In the best documentary tradition, Loktev had no idea what shape her film would take. Upon arriving in Russia, she hired an experienced cinematographer but given the intimacy of the story, realized it would be better to shoot it herself. So the whole film was recorded on her IPhone, which, in the end, serves her well. The handheld footage moves into the corners of cramped kitchens and cluttered newsrooms, into cars and among the rubble of blown out buildings. The making of the film is subject to the same strainthat the characters are experiencing, it has an immediacy that can’t be staged or faked. Everything in the film happens organically and is presented that way.

I can only imagine the daunting task of editing the enormous amount of material Loktev had shot over four months. Credit must go to her and her co-editor, Michael Taylor, for allowing the story to tell itself. Capturing these events may seem effortless and straight forward, as it should, but beneath the textured storytelling is great artistry. Over its 5½-hour running time, the film does not drag for a second, and broken up into five chapters, it is not a chore to watch. In fact, at the end you may find yourself wanting more since the story is not over.

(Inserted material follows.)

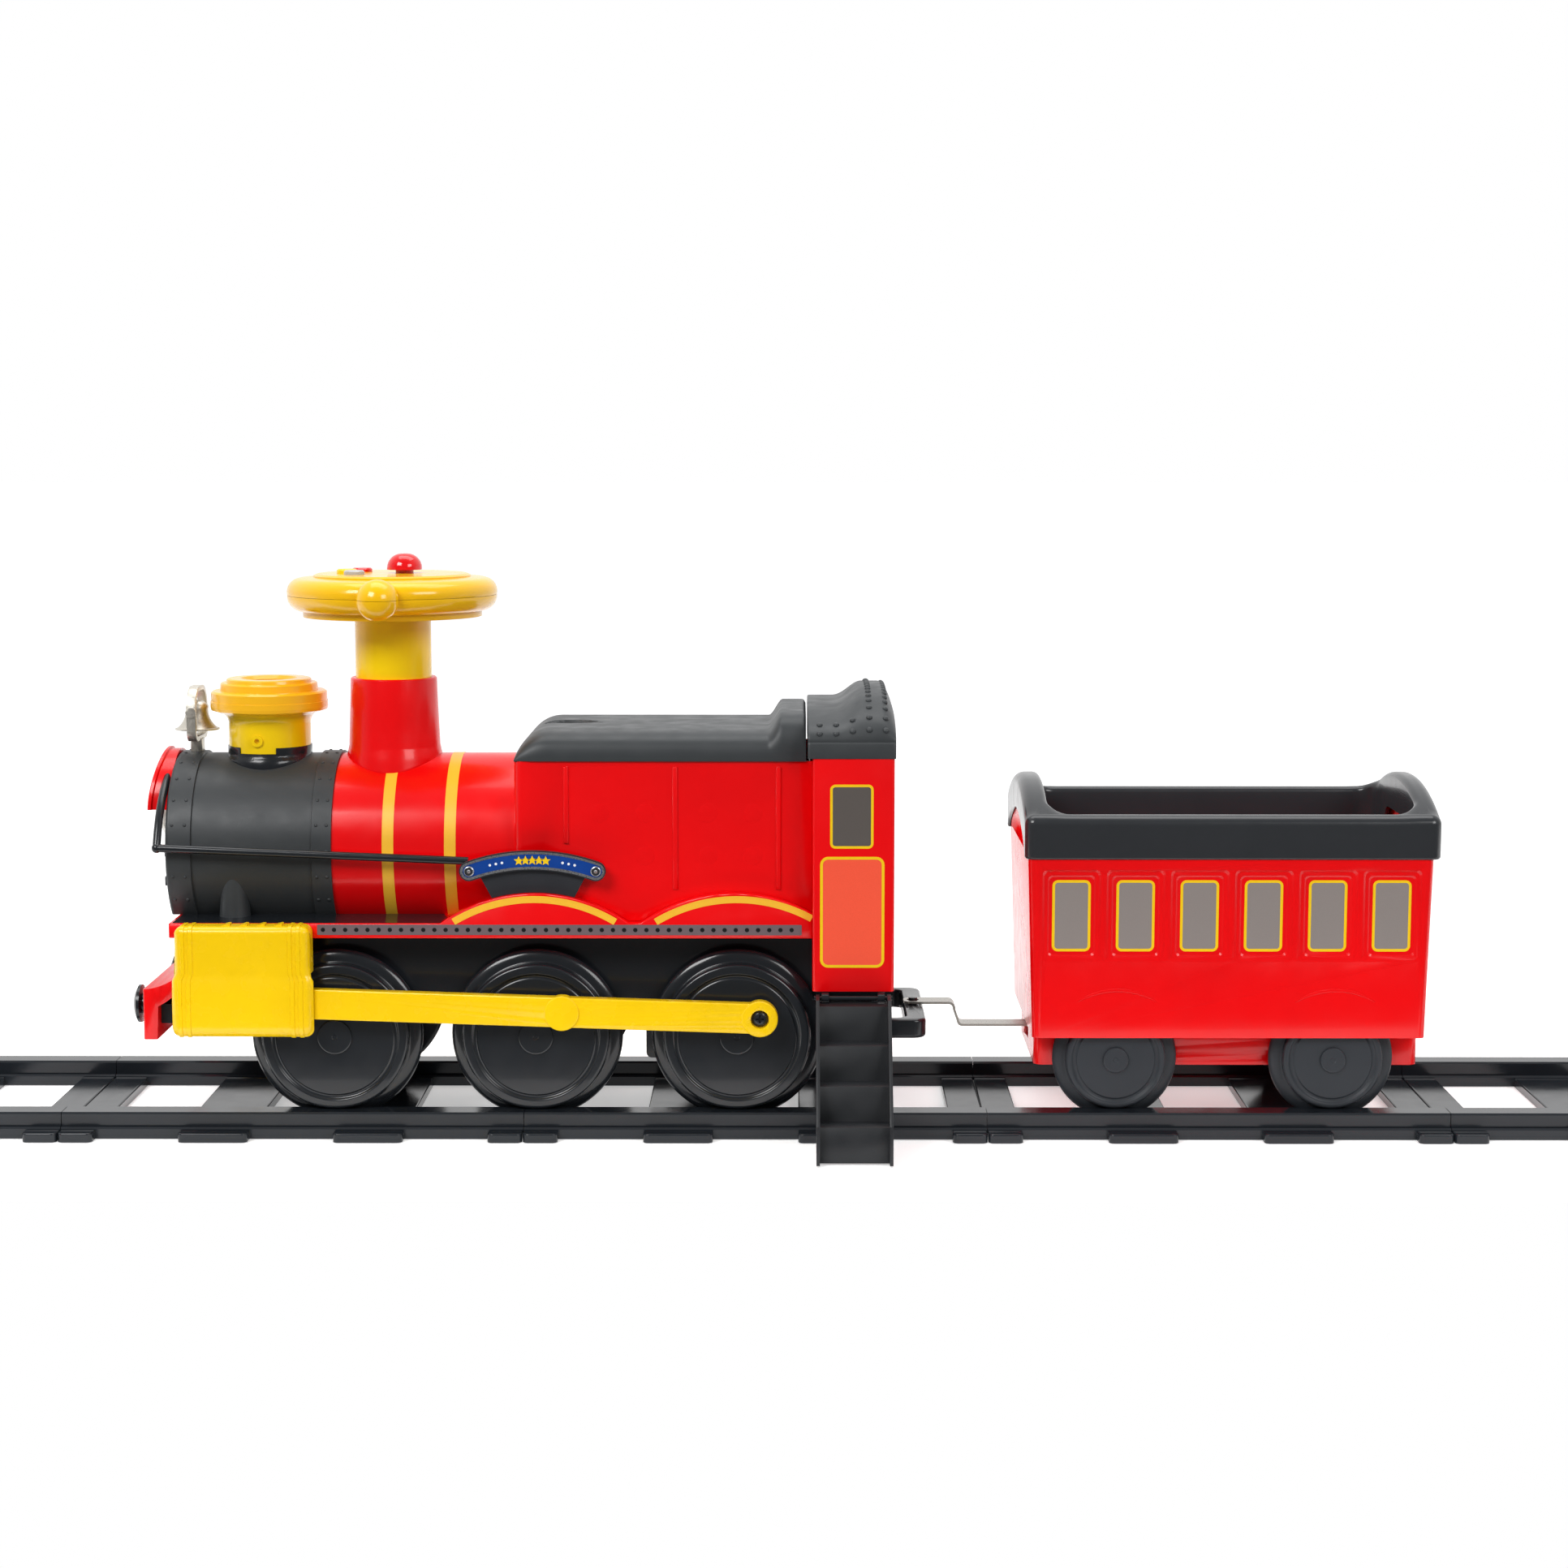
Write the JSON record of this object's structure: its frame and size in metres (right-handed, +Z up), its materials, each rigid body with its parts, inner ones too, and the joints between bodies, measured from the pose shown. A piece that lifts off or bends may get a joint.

Finally, and inevitably, in the aftermath of the invasion, TV Rain and other opposition outlets are shuttered and the journalists have to figure out their next move. Most of the cast is seen hastily saying their goodbyes and packing a carry-on bag, scrambling to get out of the country safely—to Turkey, Mongolia, Armenia—any place they could get a ticket to.

But the work goes on. Loktev followed her courageous journalists to twelve countries where they continued to speak truth to power. “Undesirable Friends: Part II — Exile” is in the editing room and is expected to be finished later this year. The fight for freedom, like this amazing film, is a work in progress.